今回のイベントでは、CULTIBASE編集長・安斎勇樹と、安斎の出身研究室の後輩の池田めぐみさんが登壇。池田さんが専門とする「レジリエンス」の知見基盤としながら、そこに安斎の専門性も加味するかたちで、「ストレスとうまく付き合いながら、創造的であり続けるための長距離走型の働き方を実現するための、4つのレジリエンス戦略」というテーマで話題提供を行っています。
CULTIBASEがコンテンツを提供する上で意識している社会的意義の一つに、「不確実性が増していく社会の中で、組織として対峙するための知見を提供する」というものがあります。そして今回テーマとしている「レジリエンス」は、まさにそのような時代を迎えるにあたって、一人ひとりが理解し、ある種の身につけるべき素養として広がってほしい概念だと感じています。

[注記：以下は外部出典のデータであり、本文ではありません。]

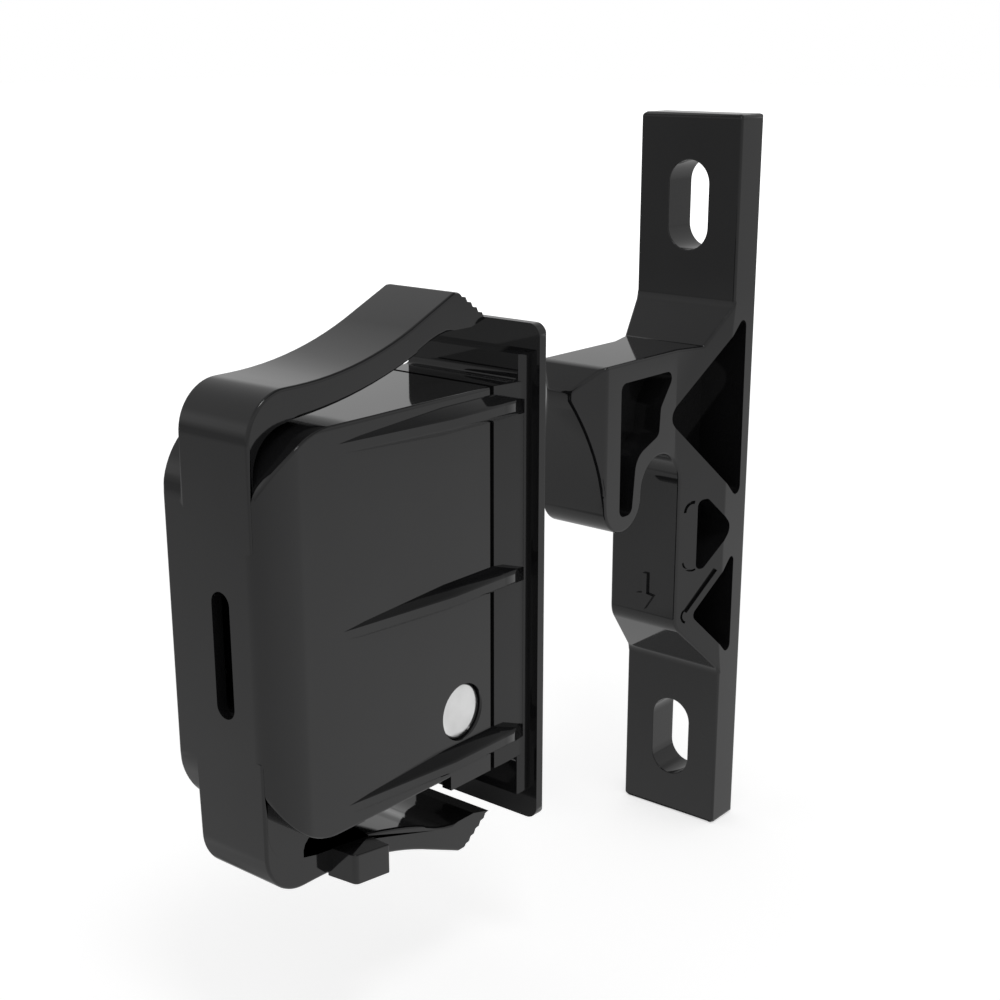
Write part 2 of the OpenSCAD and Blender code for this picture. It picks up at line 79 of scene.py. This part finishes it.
# The lower arm's root: its arc along the bend and its arc along the body's corner, in degrees and steps
ROOT_BEND_ARC = (180, 268, 12)
ROOT_CORNER_ARC = (270, 192, 12)
ROOT_CORNER = (-27.8, -10.8)
ROOT_CORNER_R = 7.0

# How far the root laps into the bend and stands past the flanks, and the round end of the gap beside it
ROOT_LAP = 0.2
ROOT_PROUD = 0.01
GAP_END = [(-30.45, -19.7), (-30.22, -19.1), (-29.75, -18.65), (-29.1, -18.35), (-28.2, -18.15)]

# The pin: its middle, its radius, the radius of its rim, and how far the middle of its end stands out
PIN_MIDDLE = Vector((-10.2, 0.0, -11.4))
PIN_R = 3.0
PIN_RIM_R = 0.3
PIN_DOME = 0.05

# The pin's end as steps outward and along from the rim's centre, and its steps round the axis
PIN_RIM = ((-1.2, 0.33), (-0.5, 0.31), (0.0, 0.28), (0.15, 0.24), (0.24, 0.14), (0.28, 0.0))
PIN_STEPS = 96

# The cut on the hook's corners: its place, and half the hook's width there
HOOK_CUT_X = 17.65
HOOK_HALF = 4.55

# Height of the cut's top and of its foot, each with how near the slivers to close lie
HOOK_CUT_ENDS = ((19.49, 0.6), (3.45, 0.3))

# Groups of edges to round, by their smallest and largest reach and with their rounding
BODY_CORNER_EDGES = (6.2, 6.7, 0.22)
LUG_EDGES = (5.2, 5.7, 0.12)
KEEPER_SLOT_EDGES = (10.3, 10.7, 0.12)
KEEPER_OUTLINE_REACH = (60.0, 200.0)
ROUNDING_SEGMENTS = 3

# Points of a mesh this near are one point, and faces within this angle are one face
SAME_CAD_POINT = 0.002
SAME_SPUN_POINT = 0.001
SAME_FACE = math.radians(0.4)

# Edges are rounded above the first angle, and shaded smooth below the second, or on the pin the third
SHARP = math.radians(24)
SMOOTH = math.radians(32)
PIN_SMOOTH = math.radians(50)

# Two large flat faces that meet at more than this angle keep a crisp fold between them
FOLD = math.radians(12)
FOLD_AREA = 15 * MM * MM

# The lighter plastic of the flow clouds and the darker steel, as shares of the base colour
FLOW_LIGHT = 1.5
TARNISH_DARK = 0.88

# Patterns of the materials, in counts per metre, and the depth of their relief in millimetres
FLOW_SCALE = 90.0
SMUDGE_SCALE = 160.0
GRAIN_SCALE = 2600.0
TARNISH_SCALE = 300.0
SCRATCH_SCALE = 900.0
RING_SCALE = 2200.0
RELIEF = 0.01

# The floor and the lamp, in millimetres
FLOOR_HALF = 3000.0
FLOOR_GAP = 0.02
LAMP_PLACE = (-110, -190, 490)
LAMP_SIDES = (120, 120)

# Distances on the floor, in metres: where its lift grows, its painted far dimming comes in and the painted
# shadow ends
LIFT_GROWS = (0.15, 0.6)
FAR_COMES_IN = (0.1, 0.5)
PAINTED_SHADOW_ENDS = (0.055, 0.075)

# The painted shadow's end toward the front, its end past the latch by X in metres, and its tone
PAINTED_SHADOW_BEHIND = (0.3, 0.5)
PAINTED_SHADOW_UNDER_LATCH = (-0.026, -0.014)
PAINTED_SHADOW_TONE = 0.1

# Share of the near painted glow that the far floor keeps in reflections, behind and in front
FAR_SHARES = (0.55, 0.72)

# Tones of a plain wall and of the window's wall in reflections, by height from the horizon to straight up
WALL_TONES = ((0.0, 0.5), (0.1, 0.57), (0.4, 0.62), (0.62, 0.62), (0.8, 0.5), (1.0, 0.42))
WINDOW_TONES = ((0.0, 0.3), (0.09, 0.5), (0.19, 0.78), (0.3, 0.82), (0.44, 0.55), (0.8, 0.45), (1.0, 0.42))

# Where the window's wall comes in toward the side, and the dark ceiling by height and by how far ahead
WINDOW_COMES_IN = (0.6, 0.78)
DARK_COMES_IN = (0.6, 0.74)
DARK_AHEAD = (0.2, 0.45)

# The heading that counts as ahead
AHEAD_X = 0.94
AHEAD_Y = -0.34


def cad_copy(node):
    """A merged copy of a CAD node's mesh, with its flat triangles joined into faces."""
    bm = bmesh.new()
    bm.from_mesh(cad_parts[node].data)
    bmesh.ops.remove_doubles(bm, verts=bm.verts[:], dist=SAME_CAD_POINT * MM)
    bmesh.ops.dissolve_limit(bm, angle_limit=SAME_FACE, verts=bm.verts[:], edges=bm.edges[:])
    bmesh.ops.recalc_face_normals(bm, faces=bm.faces[:])
    return bm


def finish_piece(bm, name, node, body, material, smooth=SMOOTH):
    """Turns a bmesh into a shown piece that stands for its CAD node."""
    for face in bm.faces:
        face.smooth = True
    for edge in bm.edges:
        angle = edge.calc_face_angle(math.pi)
        fold = angle > FOLD and min((f.calc_area() for f in edge.link_faces), default=0.0) > FOLD_AREA
        edge.smooth = angle < smooth and not fold
    mesh = bpy.data.meshes.new(name)
    bm.to_mesh(mesh)
    bm.free()
    mesh.materials.append(material)
    piece = bpy.data.objects.new(name, mesh)
    bpy.context.scene.collection.objects.link(piece)
    weighted = piece.modifiers.new("flat faces stay flat", "WEIGHTED_NORMAL")
    weighted.keep_sharp = True
    weighted.weight = 100
    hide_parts(node)
    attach(piece, body)


def is_sharp_convex(edge):
    """True where two faces meet in an outward corner."""
    return len(edge.link_faces) == 2 and edge.calc_face_angle_signed(0.0) > SHARP


def ends_mm(edge):
    """Both ends of an edge in millimetres."""
    return [v.co / MM for v in edge.verts]


def bevel_edges(bm, edges, width_mm):
    """Rounds edges with one even width."""
    bmesh.ops.bevel(bm, geom=edges, offset=width_mm * MM, offset_type="OFFSET", affect="EDGES",
                    segments=ROUNDING_SEGMENTS, profile=0.5, material=-1, clamp_overlap=False)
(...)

過去に扱った類似のテーマでいうと、動画で語られているような「”分散と修繕”による探究の戦略」や、あるいは「ネガティブ・ケイパビリティ」などとも相性の良い概念だと思います。こちらも合わせてご覧いただくと、不確実性の中を生きる私たちに必要なマネジメントのあり方をを考える上でヒントになるかもしれません。
また、今回のイベントではさほど触れられなかった「マネジャーとしてチームのレジリエンスをどう高めるか?」については、池田さんによる連載記事で詳しく解説されています。これらの連載記事は、今回の動画に合わせて公開されたコンテンツパッケージ「レジリエンス入門」に収録されていますので、ぜひ合わせてご覧ください。
ぜひ今回のイベントをひとつの切り口として、不確実な社会に対する考え方や振る舞い方について、様々な角度から思いを巡らせてもらえれば幸いです。